日常·去蔽·戏中戏
——《即墨侯》的历史叙事
2016-02-15陈少萍
陈少萍
(肇庆学院 文学院,广东 肇庆 526061)
日常·去蔽·戏中戏
——《即墨侯》的历史叙事
陈少萍
(肇庆学院 文学院,广东 肇庆 526061)
《即墨侯》中郭家绵延几代人的家族历史与民国至解放后的岭南大历史,并置在作家个人化的书写里,以小见大,传达作家对历史的想象和理解;作家调动了各种写作手法,郭家狗的全知视角、变换的叙述时态、旁人回忆、作者插叙等,使被叙述的事件呈现出立体多维的形态,着力还原被遮蔽的历史和生存故事;“戏中戏”的诵读方式则给庸常的和平年代注入一股厚重的历史感,使端砚文化与制砚人的家族传统再次成为支撑整部作品的精神内核。
《即墨侯》;历史叙事;宏大;日常;去蔽;戏中戏
钟道宇把对端砚近乎宗教式的热爱和虔诚融进一段宏大的历史书写中,在端砚温润细腻的质地里研磨出郭家一代代人的生命歌哭。作家似乎努力在日常生活和博大的历史之间舒展开一份最具个人情怀的诗性想象,为我们努力重构一段民国历史的记忆。在文本的叙述话语中,我们感受到这种努力的真诚。
一、历史叙事的宏大与日常
作品以史诗的姿态瞭望民国以来的岭南肇庆,并把时间坐标定格在解放后的肇庆新貌。我们也许可以这样理解:这里的历史既是关于政治的、战争的、革命的大历史,又是郭家人关于气脉的、风度的、精魂的家族历史。无论何种历史叙事,它们都是作家对规范化理性历史整体的一种图解,着力用文本虚构的话语寻找民国以降的历史真相,并在郭家人身上积淀着厚重沉实的历史气息,使“大”的历史书写和“小”的家族变迁在文本话语中找到一种共存的关系。

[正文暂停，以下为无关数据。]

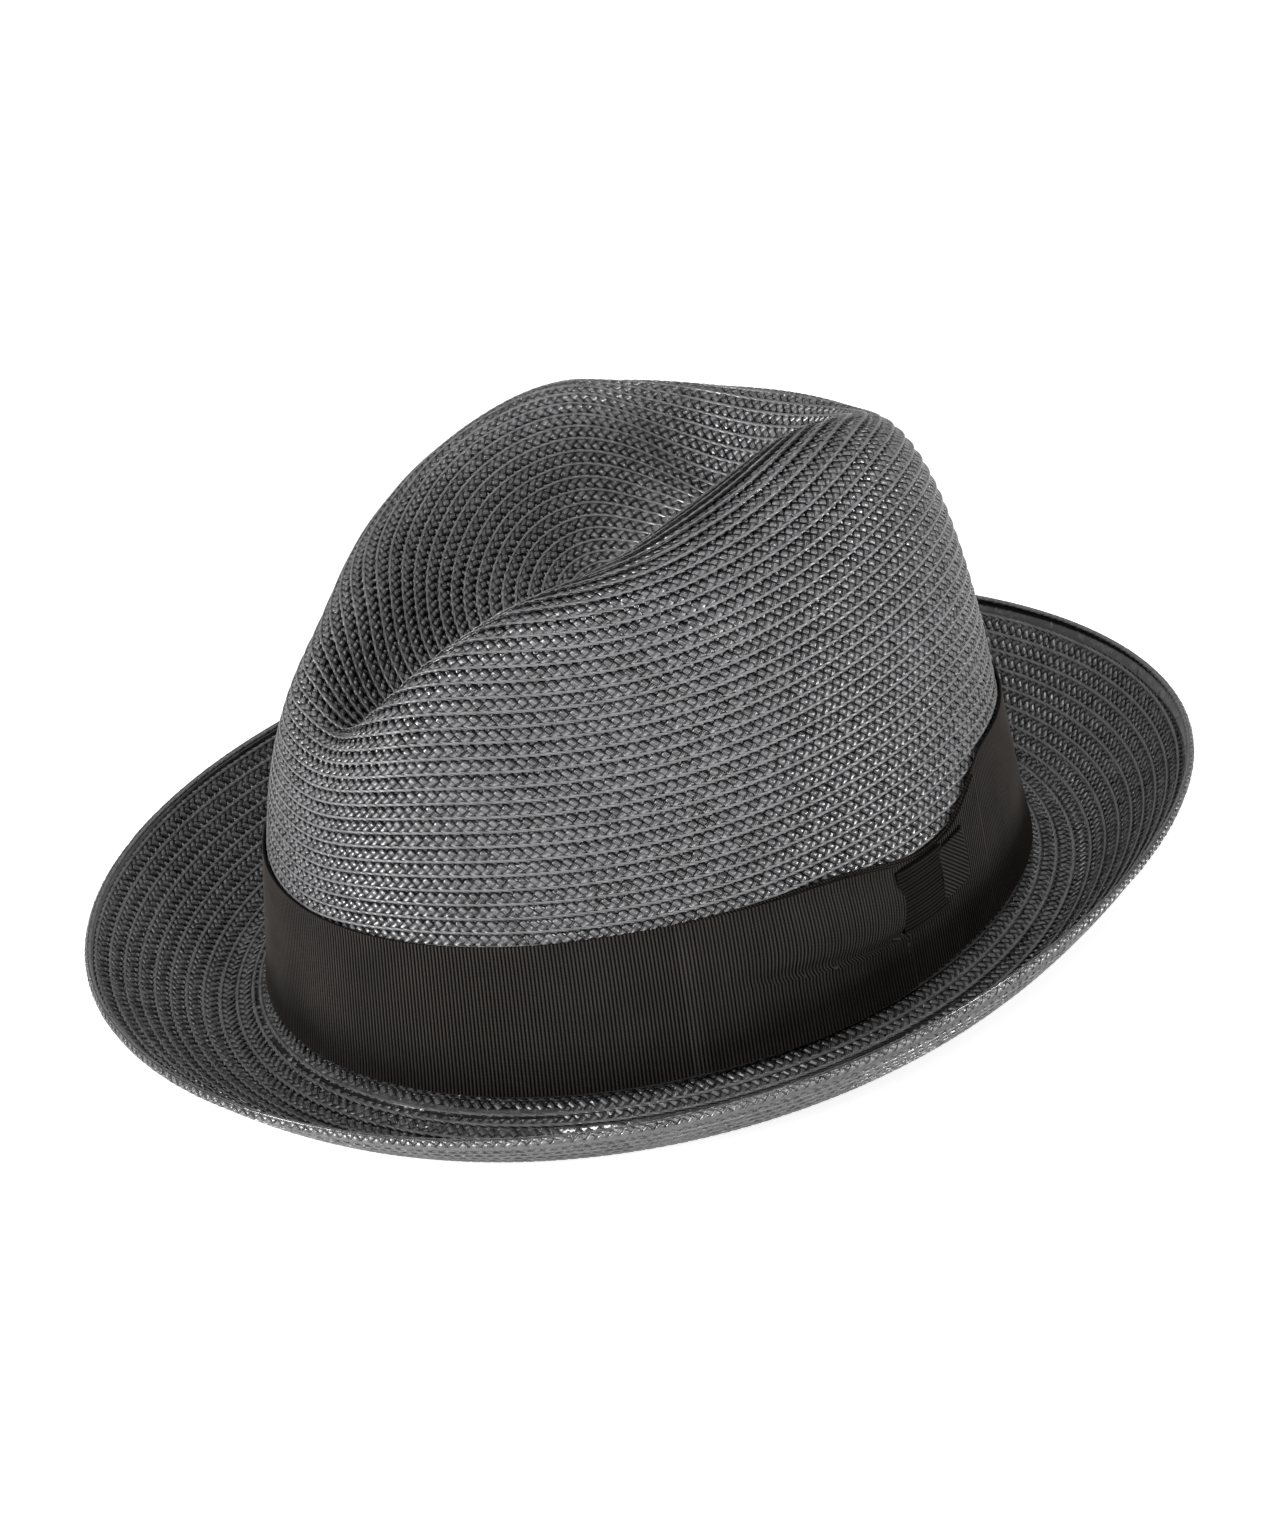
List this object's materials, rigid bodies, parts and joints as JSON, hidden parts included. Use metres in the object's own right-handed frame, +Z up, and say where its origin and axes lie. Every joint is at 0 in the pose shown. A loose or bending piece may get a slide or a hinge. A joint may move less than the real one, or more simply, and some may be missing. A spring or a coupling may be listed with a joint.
{
  "type": "fedora hat",
  "caption": "Fedora hat of spiral-sewn plaited braid with a centre-dent crown, a curled brim, a ribbed ribbon band with a flat side bow, and an inner sweatband on a reed.",
  "frame": {"origin": "on the surface that the brim rests on, at the bottom centre of the hat's bounding box", "axes": "+Z up through the crown, -Y out of the front of the hat, +X out of the wearer's left side, which carries the bow"},
  "size_m": [0.2514, 0.3016, 0.1334],
  "materials": {
    "braid": "charcoal plaited braid with a satin sheen",
    "ribbon": "black ribbed grosgrain, dull with a faint sheen along the ribs",
    "lining": "black woven cotton tape, matte",
    "reed": "translucent nylon, satin",
    "thread": "black polyester sewing thread"
  },
  "bodies": {
    "root": {"crown": "braid", "brim": "braid", "brim_edge": "braid", "hat_band": "ribbon", "band_overlap": "ribbon", "bow_front_loop": "ribbon", "bow_rear_loop": "ribbon", "bow_knot": "ribbon", "sweatband": "lining", "sweatband_reed": "reed", "reed_stitching": "thread", "sweatband_joint": "lining"}
  },
  "joints": []
}
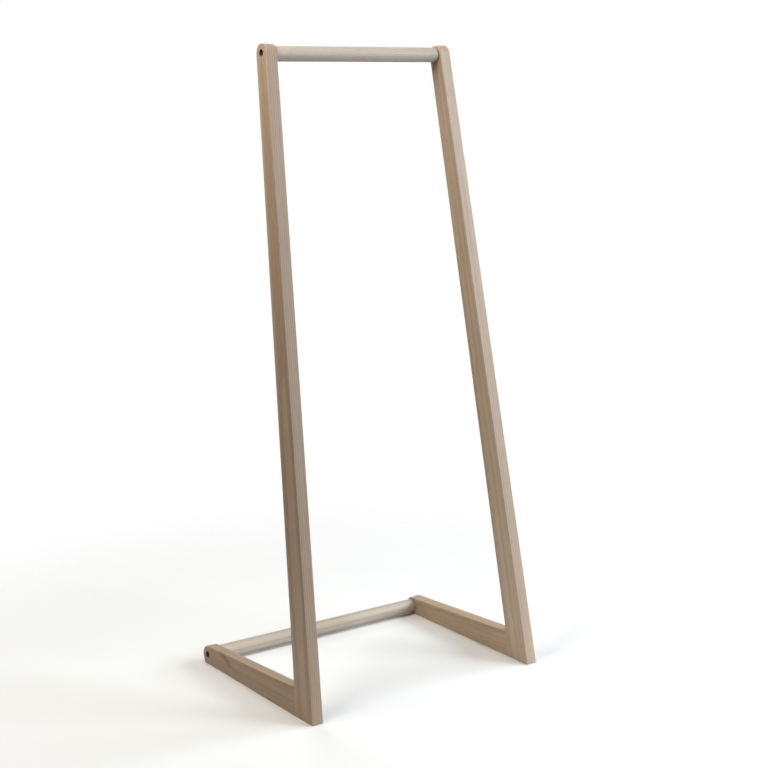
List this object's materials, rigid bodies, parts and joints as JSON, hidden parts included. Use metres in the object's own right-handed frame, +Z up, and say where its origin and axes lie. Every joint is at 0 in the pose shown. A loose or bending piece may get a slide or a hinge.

这一写作意图通过狗的全知视角完美地体现出来。魔幻的轮回不死,超验的前生今世,拟人化的讲述口吻,把叙述的时空极度膨胀,在纵横杂沓的人事变幻中,从容而富有安全感地把握历史与人生。由郭家老侯爷、郭端正、郭树生、郭木桥……这基于亲情血脉和家族精魂的链条,在郭家狗的轮回转世中得以延续,这其中,整合了作家对民国时期大历史的个人化叙事。同时,狗的忠诚品质,使得叙述角度具备了客观实诚的特点。它重在尽可能地用参与的眼光记录着郭家上下几代人的生命轨迹,同时也烛照着影响人物命运的时代;它从不对人物命运沉浮进行先知般的预言,也不予罹难的时代妄下道德评判。因此,狗的全知叙述角度,不仅赋予作品历史叙事宏大的史诗品质,还使得在叙述话语重构中的历史获得某种意义上的真实品格。犹如亚里士多德所言,“诗比历史更具有历史的普遍意义”[1]。借助小说虚构的语言文字,人们可以把握经过独特解释的历史。
郭树生为孙中山刻砚的家族秘密,反衬的却是孙先生“天下为公”起共和终帝制的博爱理念;郭树生夜上鼎湖山的忐忑拘谨,映照的是孙中山平易近人的慈悲胸怀和运筹帷幄的革命气度;疍家母女平静相依的日常生活和质朴温润的山水情缘,牵出袁世凯复辟和反袁运动,再窥见肇军总司令李耀汉的仕途跌宕;伴随着郭树生与翠莲的生死爱恋,我们领会了桂系林虎军长的魄力和柔情,更感受到桂军与肇军混战的凄凉岁月;罗彩云对郭天赐的痴心等待和舍身取义,背后却是刘副官的阴险毒辣和变节投诚;郭家玉和陈老师的志同道合,给抗日战争泼上了最浓墨的色彩……不一而足。郭家人日常的生活温度,融化着历史的理性和恢弘,它们都在作家的诠释中获得了独特的意义。
二、历史叙事的遮蔽和去蔽
如果说,规范化的正史是史学家话语权力的结果,它记载了历史清晰的真相,把历史的多种可能性阐释成唯一的必然;那么,个人化的历史叙述在讲述时也获得了某种话语权力,它体现了作家理解和想象中的历史形态。如何在话语权力对历史真相的遮蔽中,拨开迷雾,给予历史更多的可能性,或从更全面的视角去考察,这是一种两难的叙述。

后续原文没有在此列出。